19 July 2009 ~ 2 Comments

Google May Be Fixing Issues With 301 Reirects

So this has been reported on before, the post that comes to mind is one by Patrick Altoft over at Blog Storm a while back. The idea is that Google is filtering certain types of 301 redirects in order to combat “bait and switch” tactics.

What I mean by bait and switch is when SEOs take a page that has a good amount of links and redirect the page to a product page, homepage, or wherever so that the new page can rank for the term that the old page did. Now sometimes the new page that the 301 is directed at is relevant to the old page, but sometimes it is not. And it is in this latter instance that Google gets offended.

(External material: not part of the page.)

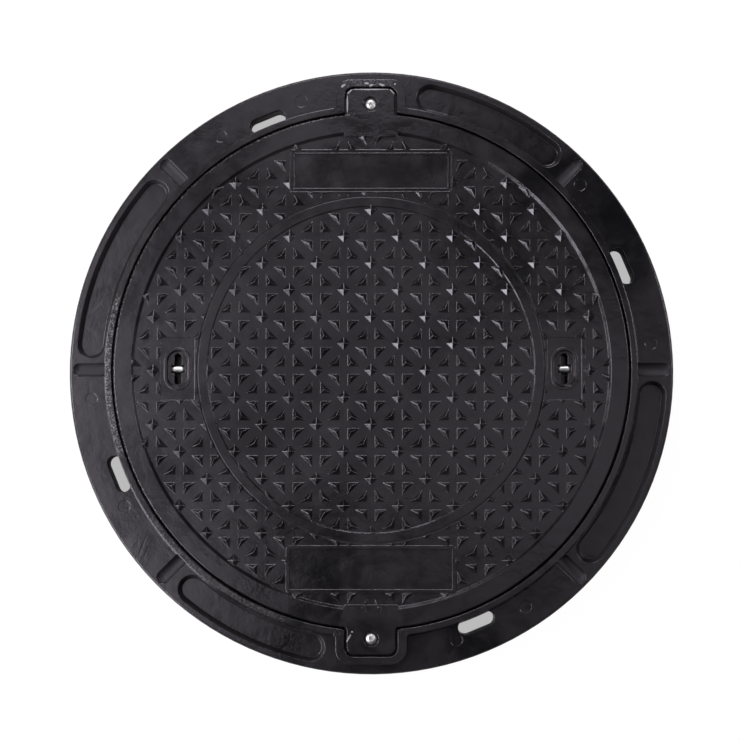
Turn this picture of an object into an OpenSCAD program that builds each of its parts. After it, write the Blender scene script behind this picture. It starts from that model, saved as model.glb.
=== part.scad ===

It was noted that Google worked to eliminate this tactic (the latter in the previous paragraph) by implementing the Googlebomb algorithm a whle back. the idea is that if you 301 a page and the new page is not relevant to the old one, meaning the new page does not contain the keywords from the old on the page, then Google diffuses the passing of the anchor text(s). So the old page will still pass page rank theoretically, but it will no longer pass any keyword anchor text link value.

What does this mean to SEO consultants?

This means that if you want to take full advantage of 301ing pages with links to new pages, make sure that the two pages are relevant and that the new page contains the keywords of the old. It makes sense being that Google wants relevant results. It was too easy to manipulate the SERPs using 301s before. Now at least there is an order of relevancy.

2 Responses to “Google May Be Fixing Issues With 301 Reirects”

  1. You are right in your point, google is not now giving important on duplicate content, if you will use duplicate content then google just passed out and it will be effect in your rank.

  2. Benard 17 November 2009 at 9:11 pm Permalink

    I have come across to a scenario where 3 different urls are showing same content but all of them are ranking well.